I just have two at the moment. I did recently have to put one down, he was actually a pound mutt, and he was about three years old and he was at the point where he just had this aggression that was uncontrollable, and he was borderline dangerous. His name was Hank Williams, I loved that bloody dog, he got me up and going. I had to work out a way to give him a job, and I’d stick him on the front of my mountain bike, and he’d tow it and Hank Williams made me go, ‘oh I’ve got to make this dog manageable, alright well I better get off my arse and go and do activities with him’. So his existence made me get out there and do activities, and do things, and so now with this other dog that I’ve got who’s actually deaf, all the things I learned from Hank Williams, I’m now applying to this dog as well, who’s also challenging but in a very different way. So, they just sort of force you to do the best thing for you.
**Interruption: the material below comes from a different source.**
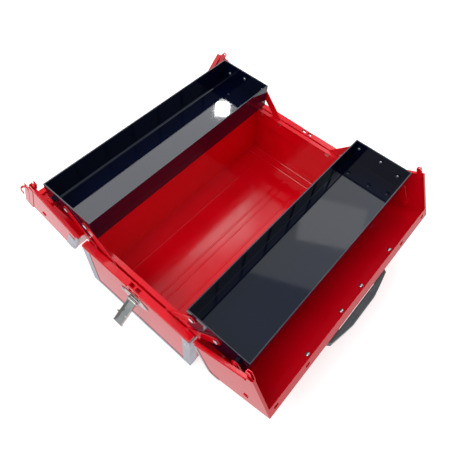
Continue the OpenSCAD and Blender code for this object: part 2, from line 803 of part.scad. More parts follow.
// A guard's rivet, on its wide leg
module lid_rivets(side) {
    z = lid_z0 + lid_guard_from + 2 * rivet_r;
    color(STEEL) opened(side) for (end = [NEAR, FAR]) at_end(end)
        if (side == end)
            rod_y(lid_w - lid_guard_w / 2, z, half_l + guard_t, half_l + guard_t + rivet_t, rivet_r);
        else
            translate([lid_w + guard_t, half_l - guard_wide / 2, z]) rotate([0, 90, 0])
                cylinder(r = rivet_r, h = rivet_t);
}

// ---- Handle ----

// Children are drawn on the roof at the pivot's place, with Z square to the roof
module on_roof(y) {
    translate([handle_pivot_x, y, pivot_roof_z]) rotate([0, roof_tilt, 0]) children();
}

module lug(y) {
    translate([handle_pivot_x, 0, handle_z]) rod_y(0, 0, y, y + lug_t, leg_r - over / 2);
    block([handle_pivot_x - leg_r + over, y, pivot_roof_z + over],
        [handle_pivot_x + leg_r - over, y + lug_t, handle_z]);
}

module handle_bracket(end) {
    middle = handle_span / 2;
    color(STEEL) opened(RIGHT) at_end(end) difference() {
        union() {
            on_roof(middle)
                block([-bracket_w / 2, -bracket_l / 2, 0], [bracket_w / 2, bracket_l / 2, bracket_t]);
            lug(middle - lug_y - lug_t);
            lug(middle + lug_y);
        }
        rod_y(handle_pivot_x, handle_z, middle - handle_leg_l, middle + handle_leg_l, handle_pin_r + pin_fit);
    }
}

module handle_screws() {
    color(STEEL) opened(RIGHT) for (end = [NEAR, FAR], step = [-screw_y, screw_y]) at_end(end)
        on_roof(handle_span / 2 + step) translate([screw_x - handle_pivot_x, 0, -sheet - screw_h])
            cylinder(r = screw_r, h = screw_h);
}

module handle_pins() {
    color(STEEL) opened(RIGHT) for (end = [NEAR, FAR]) at_end(end)
        rod_y(handle_pivot_x, handle_z, handle_span / 2 - lug_y - lug_t - over,
            handle_span / 2 + lug_y + lug_t + over, handle_pin_r);
}

// The bow, seen along X: two legs that stand on the pivots, and a grip between them
module handle_side() {
    inner = handle_span / 2 - handle_leg_l / 2;
    outer = handle_span / 2 + handle_leg_l / 2;
    under = handle_rise - handle_grip_h;
    shoulder = handle_rise - handle_fall;
    difference() {
        polygon([[-outer, -leg_r], [-outer, leg_r], [-outer + leg_r, shoulder], [-inner / 2, handle_rise],
            [inner / 2, handle_rise], [outer - leg_r, shoulder], [outer, leg_r], [outer, -leg_r]]);
        polygon([[-inner, -leg_r - over], [-inner, leg_r + clearance], [-inner + leg_r, under],
            [inner - leg_r, under], [inner, leg_r + clearance], [inner, -leg_r - over]]);
    }
}

module handle_section() {
    circle(r = leg_r);
    translate([0, handle_rise - leg_r]) circle(r = leg_r);
    translate([-leg_r, 0]) square([handle_t, handle_rise - leg_r]);
}

module handle_grip() {
    half = handle_span / 2 + handle_leg_l / 2 + over;
    color(BLACK) opened(RIGHT) translate([handle_pivot_x, 0, handle_z]) rotate([0, -handle_turn, 0])
    difference() {
        intersection() {
            translate([leg_r, 0, 0]) rotate([90, 0, -90]) linear_extrude(height = handle_t) handle_side();
            sweep_y(-half, half) handle_section();
        }
        rod_y(0, 0, -half, half, handle_pin_r + pin_fit);
    }
}

// ---- Latches ----

// The latch plate, seen along Y: pointed at both ends
module plate_outline() {
    shoulder = plate_half - plate_point;
    middle = (plate_z0 + plate_z1) / 2;
    polygon([[-plate_half, middle - plate_tip / 2], [-shoulder, plate_z0], [shoulder, plate_z0],
        [plate_half, middle - plate_tip / 2], [plate_half, middle + plate_tip / 2], [shoulder, plate_z1],
        [-shoulder, plate_z1], [-plate_half, middle + plate_tip / 2]]);
}

module latch_plate(end) {
    ear_x = lever_w / 2 + clearance;
    color(NICKEL) at_end(end) difference() {
        union() {
            sweep_y(half_l, half_l + plate_t) plate_outline();
            for (side = [RIGHT, LEFT]) at_side(side) {
                block([ear_x, half_l, latch_z - roll_r], [ear_x + lever_t, latch_y, latch_z + roll_r]);
                translate([ear_x, latch_y, latch_z]) rotate([0, 90, 0]) cylinder(r = roll_r, h = lever_t);
            }
        }
        translate([-plate_half, latch_y, latch_z]) rotate([0, 90, 0])
            cylinder(r = latch_pin_r + pin_fit, h = 2 * plate_half);
    }
}

module latch_pin(end) {
    half = lever_w / 2 + clearance + lever_t + over;
    color(STEEL) at_end(end) translate([-half, latch_y, latch_z]) rotate([0, 90, 0])
        cylinder(r = latch_pin_r, h = 2 * half);
}

// A cheek of the lever with its claw, in the closed lever's YZ plane, from the hinge
module cheek_outline() {
    claw_in = latch_out + sheet + tab_in + tab_t;
    cheek_back = -roll_r + clearance;
    intersection() {
        union() {
            translate([cheek_back, 0])
                square([2 * roll_r - lever_t - clearance / 2, lever_l - 2 * lever_t]);
            difference() {
                translate([-claw_in, 0]) square([claw_in, claw_r]);
                circle(r = claw_r - claw_t);
            }
        }
        union() {
            circle(r = claw_r);
            translate([cheek_back, 0]) square([2 * roll_r, lever_l]);
        }
    }
}

module lever_body() {
    half = lever_w / 2;
    difference() {
        union() {
            translate([-half, 0, 0]) rotate([0, 90, 0]) cylinder(r = roll_r, h = lever_w);
            block([-half, roll_r - lever_t, 0], [half, roll_r, lever_l]);
            block([-half, roll_r - lever_t, lever_l - lever_t], [half, roll_r + lever_t * 2, lever_l]);
            for (x = [-half, half - lever_t])
                translate([x, 0, 0]) rotate([90, 0, 90]) linear_extrude(height = lever_t) cheek_outline();
        }
        translate([-half - over, 0, 0]) rotate([0, 90, 0])
            cylinder(r = latch_pin_r + pin_fit, h = lever_w + 2 * over);
    }
}

module latch_lever(end) {
    color(NICKEL) at_end(end) translate([0, latch_y, latch_z]) rotate([-lever_turn, 0, 0]) lever_body();
}

base_shell();
link_rail(NEAR);  // link_rail_near
link_rail(FAR);  // link_rail_far
base_guard(0);  // base_guard_near_right
base_guard(1);  // base_guard_far_right
base_guard(2);  // base_guard_far_left
base_guard(3);  // base_guard_near_left
base_trim(NEAR);  // base_trim_near
base_trim(FAR);  // base_trim_far
base_rivets();
base_pivots();
hinge_base_leaf_right();
hinge_base_leaf_left();
hinge_pin(RIGHT);  // hinge_pin_right
hinge_pin(LEFT);  // hinge_pin_left
hinge_lid_leaf_right();
hinge_lid_leaf_left();
tray(RIGHT);  // tray_right
tray(LEFT);  // tray_left
tray_pivots(RIGHT);  // tray_pivots_right
tray_pivots(LEFT);  // tray_pivots_left
tray_link(0, RIGHT, NEAR);  // inner_link_near_right
tray_link(0, RIGHT, FAR);  // inner_link_far_right
tray_link(0, LEFT, NEAR);  // inner_link_near_left
tray_link(0, LEFT, FAR);  // inner_link_far_left
tray_link(1, RIGHT, NEAR);  // middle_link_near_right
tray_link(1, RIGHT, FAR);  // middle_link_far_right
tray_link(1, LEFT, NEAR);  // middle_link_near_left
tray_link(1, LEFT, FAR);  // middle_link_far_left
drive_link(RIGHT, NEAR);  // drive_link_near_right
drive_link(RIGHT, FAR);  // drive_link_far_right
drive_link(LEFT, NEAR);  // drive_link_near_left
drive_link(LEFT, FAR);  // drive_link_far_left
drive_pivots(RIGHT);  // drive_pivots_right
drive_pivots(LEFT);  // drive_pivots_left
drive_rivets(RIGHT);  // drive_rivets_right
drive_rivets(LEFT);  // drive_rivets_left
lid_right();
lid_left();
seam_lip();
catch_tabs(RIGHT);  // catch_tabs_right
catch_tabs(LEFT);  // catch_tabs_left
lid_guard(RIGHT, NEAR);  // lid_guard_near_right
lid_guard(RIGHT, FAR);  // lid_guard_far_right
lid_guard(LEFT, NEAR);  // lid_guard_near_left
lid_guard(LEFT, FAR);  // lid_guard_far_left
lid_rivets(RIGHT);  // lid_rivets_right
lid_rivets(LEFT);  // lid_rivets_left
handle_bracket(NEAR);  // handle_bracket_near
handle_bracket(FAR);  // handle_bracket_far
handle_screws();
handle_pins();
handle_grip();
latch_plate(NEAR);  // latch_plate_near
latch_plate(FAR);  // latch_plate_far
latch_pin(NEAR);  // latch_pin_near
latch_pin(FAR);  // latch_pin_far
latch_lever(NEAR);  // latch_lever_near
latch_lever(FAR);  // latch_lever_far
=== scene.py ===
"""The open cantilever tool box: enamelled sheet steel, two trays on links, corner guards, latches and a handle."""

import json
import math

import bmesh
import bpy
from mathutils import Matrix, Vector


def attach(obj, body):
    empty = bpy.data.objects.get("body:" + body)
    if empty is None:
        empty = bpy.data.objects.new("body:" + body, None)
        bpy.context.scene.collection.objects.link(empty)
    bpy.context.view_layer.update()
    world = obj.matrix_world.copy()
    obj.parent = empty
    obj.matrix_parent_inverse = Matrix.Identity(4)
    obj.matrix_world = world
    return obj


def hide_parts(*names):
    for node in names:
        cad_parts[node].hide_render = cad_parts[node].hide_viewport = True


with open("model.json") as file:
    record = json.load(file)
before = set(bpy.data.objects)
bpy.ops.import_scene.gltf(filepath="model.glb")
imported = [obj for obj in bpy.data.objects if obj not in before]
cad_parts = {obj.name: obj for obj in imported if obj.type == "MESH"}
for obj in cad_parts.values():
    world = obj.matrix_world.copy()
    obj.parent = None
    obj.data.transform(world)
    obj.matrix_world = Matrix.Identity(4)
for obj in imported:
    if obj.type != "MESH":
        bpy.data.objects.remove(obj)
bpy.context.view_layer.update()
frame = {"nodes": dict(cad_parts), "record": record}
bpy.context.scene.view_settings.view_transform = "Standard"

MM = 0.001
NEAR, FAR = -1, 1
RIGHT, LEFT = 1, -1
SIDES = {"right": RIGHT, "left": LEFT}
ENDS = {"near": NEAR, "far": FAR}

# Sizes of the box that its dressed pieces share, in millimetres
HALF_W = 120
HALF_L = 235
BASE_H = 120
HINGE_X = 122.8
HINGE_Z = 123.7
LID_TURN = {RIGHT: 153, LEFT: 156}
LID_W = 117
LID_Z0 = 120.4
SEAM_H = 93
WALL_H = 79
SHEET = 1

# How the pieces are finished: points closer than this are one, faces this flat to each other are joined, and
# edges sharper than this are rounded
MERGE_MM = 0.002
FLAT_DEGREES = 0.6
SHARP_DEGREES = 32
# How strongly a large face keeps its own shading next to a rounded edge, in percent
EVEN_WEIGHT = 60


# ---- Small tools ----

def linear(code):
    """An sRGB hex colour as linear red, green, blue and alpha."""
    values = [int(code[i:i + 2], 16) / 255 for i in (1, 3, 5)]
    return tuple(v / 12.92 if v <= 0.04045 else ((v + 0.055) / 1.055) ** 2.4 for v in values) + (1.0,)


def add(tree, kind, inputs=None, **settings):
    """Adds a node to a tree. An input's value is a number, a colour or the output socket that feeds it."""
    node = tree.nodes.new(kind)
    for name, value in settings.items():
        setattr(node, name, value)
    for name, value in (inputs or {}).items():
        socket = node.inputs[name]
        if isinstance(value, bpy.types.NodeSocket):
            tree.links.new(value, socket)
        else:
            socket.default_value = value
    return node


def lid_matrix(side):
    """Takes a point of the closed right lid to its place on the open lid of that side."""
    hinge = Matrix.Translation((HINGE_X * MM, 0, HINGE_Z * MM))
    turn = hinge @ Matrix.Rotation(math.radians(LID_TURN[side]), 4, "Y") @ hinge.inverted()
    return turn if side == RIGHT else Matrix.Scale(-1, 4, (1, 0, 0)) @ turn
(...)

I think sometimes when you miss out on something, you might miss out on a job, or you might not do something and later on you might go, ‘oh man, I wish I’d finished that, I wish I’d done that’, but then you look at it and you go, ‘well if I had finished that and had done that, then I wouldn’t have gone that direction and maybe I would have missed out on that, and maybe I would have ended up in a completely different place that was not necessarily better, it might have been worse’. Might have been better. Who knows, but you can’t do much about it.
I sing a lot. Play a bit of guitar. Here’s a Gillian Welsh song. I love this.
Oh, me oh my oh, look at Miss Ohio
She’s a-running around with her rag-top down
She says I want to do right but not right now
Gonna drive to Atlanta and live out this fantasy
Running around with the rag-top down
Yeah, I want to do right but not right now.”